Withi Iceni receiving 8-7 up after half, the rapid exchange of points halted for a moment as both teams raised their defense, jostling for the second-half momentum. This monster point included six turnovers alone between the teams, many on long range efforts as both sides attempted to capitalise. On what would eventually be a successful attack on the Swampybarg endzone, Jackie Veralls completed a huge possession saving layout before flipping an assist to Qiao Yan Soh. One of the youngest and newest recruits along with Claire Baker, Joyce Kwok and Leila Denniston (on loan from London’s Deep Space), Yan coolly stepped up in this match contributing a further goal and assist on top of this across the game. So – as Iceni asked each other – what’s cooler than being cool?
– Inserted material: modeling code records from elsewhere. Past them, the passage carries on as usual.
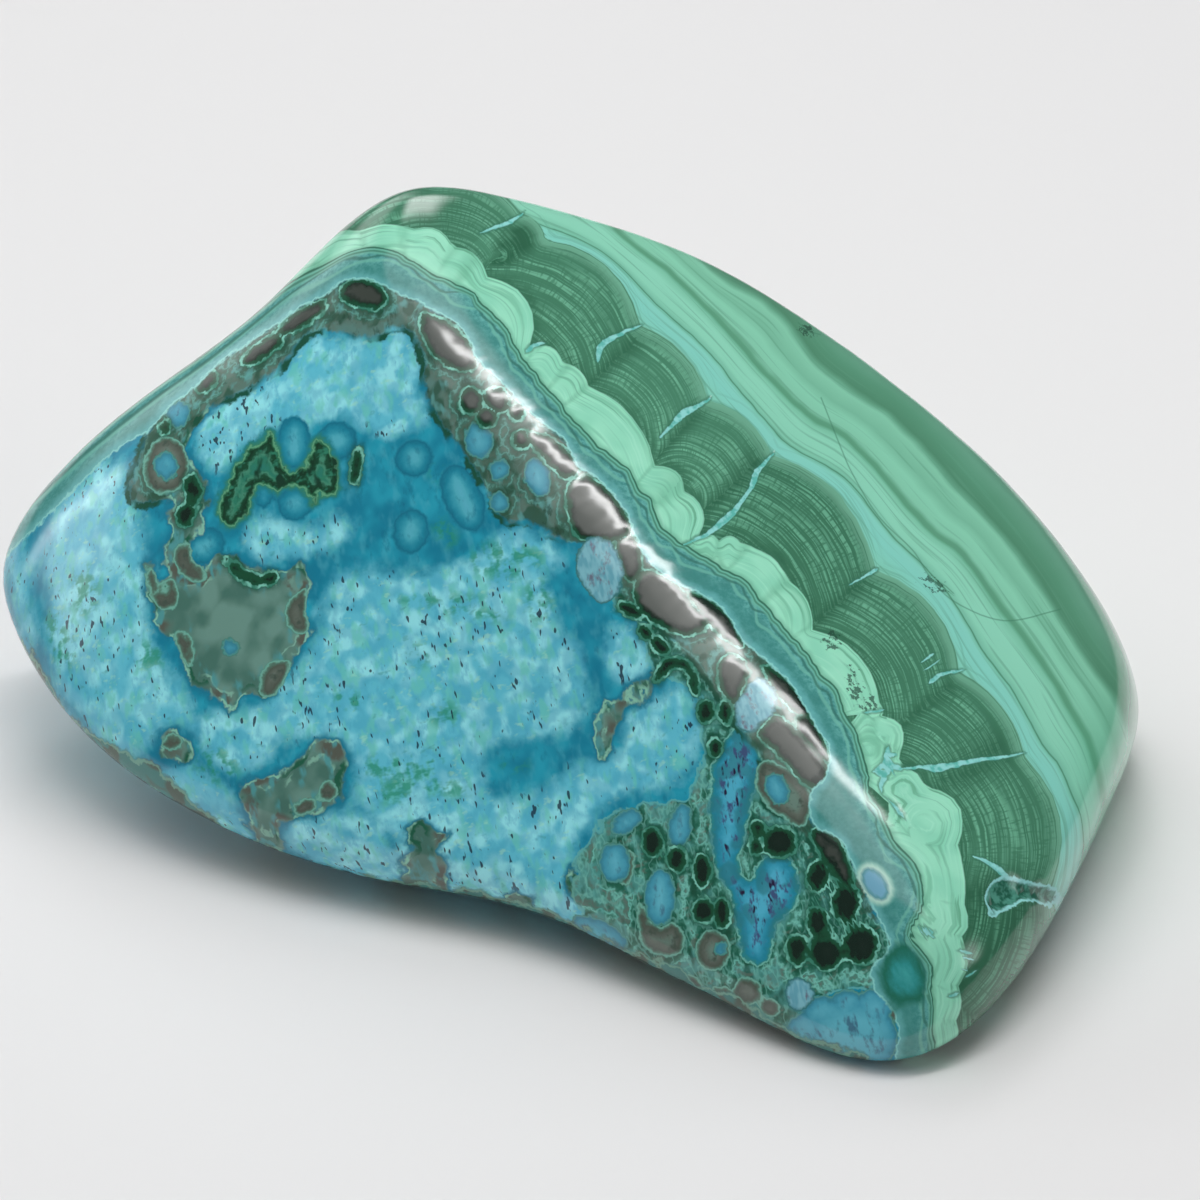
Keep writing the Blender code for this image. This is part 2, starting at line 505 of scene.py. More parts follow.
DARK_BEADS = [
    (302, 318, 27, 7, -33), (262, 350, 22, 7, -33), (207, 382, 12, 6, -50), (471, 401, 11, 12, 0),
    (497, 400, 12, 11, 20), (517, 412, 6, 8, 30), (487, 418, 9, 9, 0), (521, 440, 8, 8, 0),
    (706, 712, 7, 10, 0), (725, 713, 6, 10, 0), (715, 748, 6, 8, 0), (758, 829, 6, 7, 0),
    (756, 847, 6, 7, 0), (780, 842, 16, 14, 0), (652, 843, 9, 13, 0), (677, 859, 9, 11, 0),
    (702, 871, 8, 15, 0), (704, 911, 11, 11, 0), (722, 913, 7, 14, 0), (818, 876, 10, 16, 20),
    (846, 903, 13, 17, 10), (818, 922, 10, 14, 0), (797, 950, 10, 14, 0), (826, 953, 16, 16, 0),
    (861, 945, 17, 18, 0), (193, 489, 7, 14, -15), (186, 515, 8, 11, 20), (164, 427, 5, 7, 0),
    (356, 466, 4, 16, 8), (630, 610, 13, 5, 25), (645, 632, 7, 5, 50), (660, 646, 10, 6, 40),
]
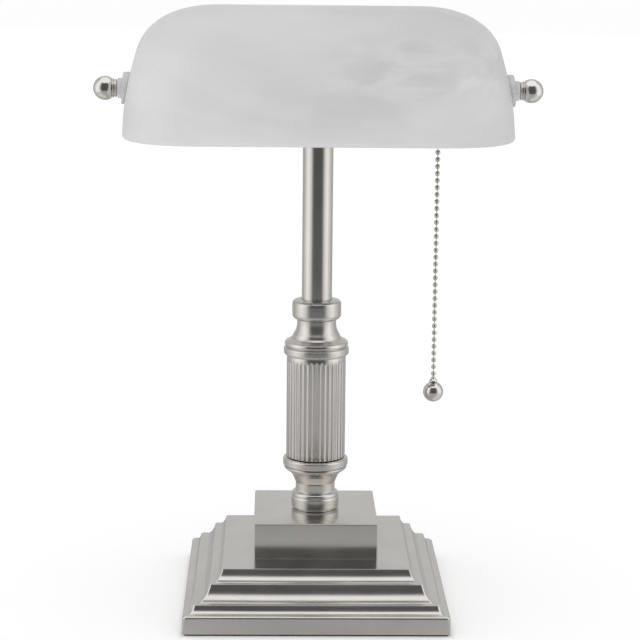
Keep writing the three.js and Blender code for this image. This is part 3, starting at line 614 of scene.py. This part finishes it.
def column_piece(name, node, outline, radius=0.15):
    """A turned piece from its outer outline, bored for the rod."""
    bottom, top = low(node)[2] - SEAM, high(node)[2] + SEAM
    closed = [(BORE, bottom), (outline[0][0], bottom), *outline, (outline[-1][0], top), (BORE, top)]
    dress(turned(name, filleted(closed, radius)), "brushed_nickel", "stand", node)


def build_foot():
    bottom, top = low("foot_collar")[2], high("foot_collar")[2]
    outline = [(14.2, bottom + 0.5), (15.1, bottom + 1.2), (15.1, top - 0.7), (14.6, top)]
    column_piece("foot", "foot_collar", outline, 0.35)


def build_lower_vase():
    z = low("lower_vase")[2]
    waist = raised(z, [(12.5, 3.2), (12.4, 4.9), (12.5, 8.5), (13.4, 10.7), (14.6, 13.5)])
    lip = raised(z, [(15.3, 14.4), (16.6, 15.7), (18.6, 17.1), (19.8, 18.3), (19.8, 19.4)])
    outline = [*arc(12.7, z + 0.8, 2.1, -10, 75, 6), *flowing(waist), *flowing(lip)]
    column_piece("vase_low", "lower_vase", outline)


def build_ring(name, node):
    bottom, top = low(node)[2], high(node)[2]
    reach = high(node)[0]
    outline = [
        (reach - RING_ROUND - 0.1, bottom + 0.1),
        *arc(reach - RING_ROUND, bottom + RING_ROUND + 0.1, RING_ROUND, -62, 0, 6),
        *arc(reach - RING_ROUND, top - RING_ROUND - 0.1, RING_ROUND, 0, 62, 6),
        (reach - RING_ROUND - 0.1, top - 0.1),
    ]
    column_piece(name, node, outline)


def build_upper_vase():
    z = low("upper_vase")[2]
    shoulder = raised(z, [(19.8, 0.7), (20.0, 1.5), (19.5, 2.9), (18.1, 3.8), (16.0, 4.8)])
    throat = raised(
        z, [(15.2, 5.9), (14.5, 7.5), (13.4, 9.5), (12.6, 11.7), (12.35, 13.9), (12.35, 16.5)]
    )
    outline = [(19.3, z), *flowing(shoulder), *flowing(throat)]
    column_piece("vase_high", "upper_vase", outline)


def build_collar():
    """The ring that the pole stands in."""
    z, top = low("top_collar")[2], high("top_collar")[2]
    seat = low("pole_tube")[2] - 0.2
    outline = [
        (BORE, z - SEAM),
        (12.2, z - SEAM),
        *arc(12.2, z + 3.2, 3.2, -84, 0, 12),
        (15.4, z + 9.3),
        *arc(13.0, z + 9.8, 2.4, 12, 84, 8),
        (11.7, top - 0.4),
        (10.2, top),
        (9.6, top - 0.2),
        (9.6, seat),
        (BORE, seat),
    ]
    dress(turned("collar", filleted(outline, 0.3)), "brushed_nickel", "stand", "top_collar")


def build_pole():
    bottom, top = low("pole_tube")[2], high("pole_tube")[2]
    tube = [(8.3, bottom), (9.2, bottom), (9.5, bottom + 0.4), (9.5, top - 0.4), (9.2, top), (8.3, top)]
    dress(turned("pole", tube), "brushed_nickel", "stand", "pole_tube")
    bottom, top = low("pole_cap")[2], high("pole_cap")[2]
    flange = top - 2.6
    cap = [
        (BORE, bottom),
        (8.0, bottom),
        (8.0, flange),
        (11.5, flange),
        (11.5, top - 0.5),
        (11.0, top),
        (BORE, top),
    ]
    dress(turned("pole_top", filleted(cap, 0.3)), "brushed_nickel", "stand", "pole_cap")


def build_sleeve():
    """Fine upright reeds: rounded crests and narrow grooves, below a plain band."""
    bottom, top = low("fluted_sleeve")[2] + 3 * SEAM, high("fluted_sleeve")[2] + SEAM
    outer = high("fluted_sleeve")[0]
    reeds, per_reed, depth = 36, 16, 0.42
    band, wall, fade, levels = 3.5, 2.5, 0.8, 5

    def level(z, cut, inset=0.0):
        ring = []
        for i in range(reeds * per_reed):
            phase = i / per_reed % 1.0
            groove = abs(math.cos(math.pi * phase)) ** 2.4
            radius = outer - inset - cut * groove
            angle = 2 * math.pi * i / (reeds * per_reed)
            ring.append((radius * math.cos(angle), radius * math.sin(angle), z))
        return ring

    rings = [level(bottom, depth, 0.3), level(bottom + 0.3, depth)]
    for i in range(levels + 1):
        share = i / levels
        rings.append(level(top - band - fade * (1 - share), depth * math.cos(math.pi / 2 * share)))
    rings += [level(top - 0.3, 0), level(top, 0, 0.3), level(top, 0, wall), level(bottom, 0, wall)]
    dress(loft("reeded_sleeve", rings, closed=True, sharp=60), "brushed_nickel", "stand", "fluted_sleeve")


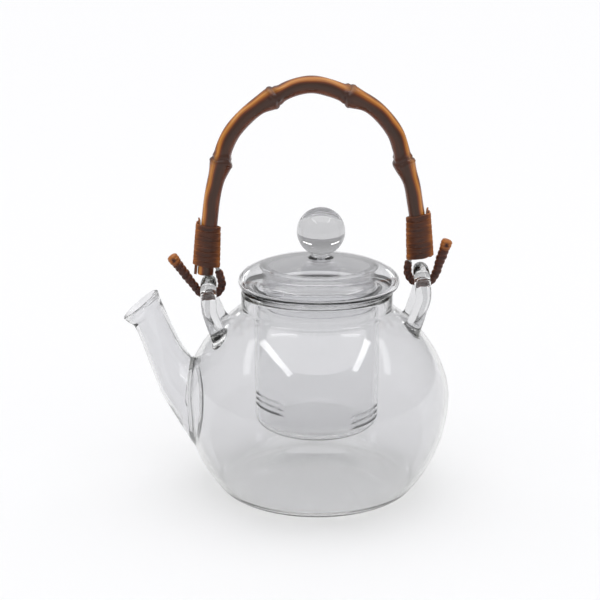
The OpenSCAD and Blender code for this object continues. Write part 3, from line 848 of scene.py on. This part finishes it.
SK_R, SK_W, SK_B = 29.3, 1.8, LID_Z0 - 9
prof = [(SK_R - SK_W + 0.5, SK_B + 0.06), (SK_R - 0.5, SK_B + 0.06)]
prof = arc(SK_R - 0.6, SK_B + 0.6, 0.6, -90, 0, 5)
prof += [(SK_R, dome(SK_R, LID_W) - 1.2), (SK_R + 0.5, dome(SK_R + 0.5, LID_W) - 0.4), (SK_R + 1.1, dome(SK_R + 1.1, LID_W) - 0.03)]
prof += [(SK_R - SK_W * 0.5, dome(SK_R - SK_W * 0.5, LID_W) - 0.03)]
prof += [(SK_R - SK_W - 1.0, dome(SK_R - SK_W - 1.0, LID_W) - 0.03), (SK_R - SK_W - 0.4, dome(SK_R - SK_W, LID_W) - 0.5), (SK_R - SK_W, dome(SK_R - SK_W, LID_W) - 1.3)]
prof += arc(SK_R - SK_W + 0.6, SK_B + 0.6, 0.6, 180, 270, 5)
skirt = lathe("lid_skirt_glass", prof, n=160, closed=True, off=(LX, 0))
fix_normals(skirt)
paint(skirt, G_LID, "glass_lid", "lid", "lid_skirt")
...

Well – following this up with another break in quick succession. A rare drop from Inoue gave Iceni a short field, but they couldn’t convert initially as the huck faded away from Wharton. On second asking, Iceni made sure – Sonia Komenda’s powerhouse handling stepping up another notch with an un-defendable low backhand pivot securing another advantage for Iceni. Lend me some sugar, they shouted. I am your neighbour. Iceni were just about taking control, and they were very clearly enjoying it.

Photo by Jolie Lang for UltiPhotos

Swampybarg responded with intent however – clawing back another break and keeping the game very exciting for the neutral. Iceni’s O line looked as confident as it had all game, but after an errant pass the Japanese got the turn they were looking for, and wasted no time over sending a looping shot to the endzone to make it 10-9 Iceni. The masterclass continued from both teams, with faultless ultimate until 13-12. Gifted a short field after a slippery Iceni release, the Swampybarg leadership pounced again, scoring the crucial upwind goal and punishing one of the very few mistakes made in the game. 

With both sides even at 13-13 after 80 minutes of play, Iceni adopted the elite poise they’ve generally been associated with over the last decade, threading pass after pass around the Japanese. Defensive pressure was still intense, and game pressure the highest yet by far but after a long possession Iceni put in yet another rock solid goal: 14-13. Before this match, schedule hawks may well have doubted Iceni’s chances. Since they broke an almost perfect run of European and domestic dominance, the team has been squeezed by the double pressure of endlessly high legacy expectations, and somehow also the failure of meeting these same expectations. It will have felt good, then, as they followed up on their hold with a block on the reset from Komenda, which shortly after ended up with a goal to the talismanic and still unstoppable Veralls to take the win on their terms, from defense. Ice cold.

Speaking after the game, it was clear Iceni had as much of a game plan as they could. Kwan explained ‘It was very hard to get much scouting done . . . we knew they were many players from the U23 team a couple of years ago, and we knew we had to try and take away their IO breaks”. Asked about their route to quarter finals from here, Kwan had considerably less to say, but with a simple ‘I honestly have no idea’ showed that sights were being set no further ahead than they needed to. With new leadership in the form of Kwan and Karina Cooper’s, ‘Ice’ have gone through a bit of a re-branding. Fresh kit and Outkast inspired chants are the superficial changes most apparent, but the team and captains are also challenged with assimilating their legacy position as dominant in competition and elite-only at trainings, with a younger energy and more developmental function across the London and UK Ultimate community. It’s no easy task, but today Iceni succeeded at this, balancing youth with experience, and managing to appropriately focus both on themselves and the external challenge to powerful effect. They now have a formidable power pool carrying over their loss to Fury, and also meeting Riot (USA) and Iris (CAN). Whilst we know they won’t be getting ahead of themselves, there’s a huge amount to play for here, and the warriors from London may well be defying a few more predictions as they continue their WUCC campaign.